From quite early in her life, Egan seemed destined to be in the right place at the right time for spreading gospel values. In 1943, she became the first laywoman hired by the precursor to what is now Catholic Relief Services. She helped resettle thousands of Eastern Europeans who had been living in displaced persons camps during World War II and continued her work with refugees from across the globe during more than 40 years with Catholic Relief Services.
Those encounters convinced her that war’s greatest cost is the suffering it brings to society’s most vulnerable: children, the elderly, and the poor. Egan envisioned a world united in communion. She saw it as the responsibility of Christians to recognize a common humanity that supersedes borders or nationalities. “All these other nationalities or identities are as nothing compared with the identity of being a member of the Catholic Church,” she writes.
Although Egan met thousands of refugees, she never viewed them as a category. She saw each as an individual reflection of God. Asked in a 1996 America magazine interview to relate a “moment of joy” from her refugee work, she told of witnessing the arrival in New York of the 100,000th displaced person from Eastern Europe. He was a Polish man who had been turned down several times previously for an American visa. Egan recalled that customs officials confiscated some fresh oranges the man had carried with him. Still, she said, he smiled as he headed for the airport exit.
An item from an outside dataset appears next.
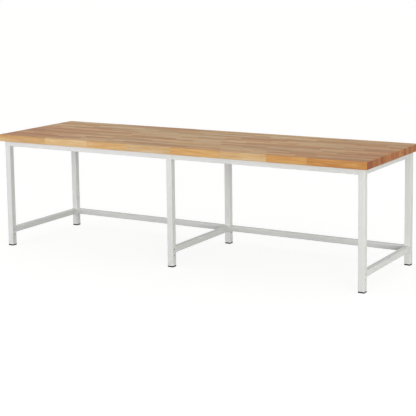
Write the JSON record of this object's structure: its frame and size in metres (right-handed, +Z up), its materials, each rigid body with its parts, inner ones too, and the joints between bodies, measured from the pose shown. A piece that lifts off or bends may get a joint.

Egan’s empathy for the marginalized was nurtured by her parents, Jeremiah and Mary Egan, themselves exiles of a sort—Irish natives who emigrated to Wales in search of work. The family lived in a town where there was no Catholic church, but Egan’s mother ensured her children were instructed in the faith. As an adult living in New York, Egan spent hours in prayer each day and attended daily Mass. Family tragedy only deepened her empathy. Within a few years of settling in the United States, both of Egan’s parents died, making her, their eldest, the matriarch of five siblings.
It was perhaps inevitable, then, that Egan would be drawn to the works of mercy of Mother Teresa. The future saint was unknown to the rest of the world when the two women first met in Kolkata in 1955. Egan arranged for Mother Teresa’s first trip to the United States to speak to a group of Catholic laywomen. Egan spent the next 17 years as Mother Teresa’s global traveling companion.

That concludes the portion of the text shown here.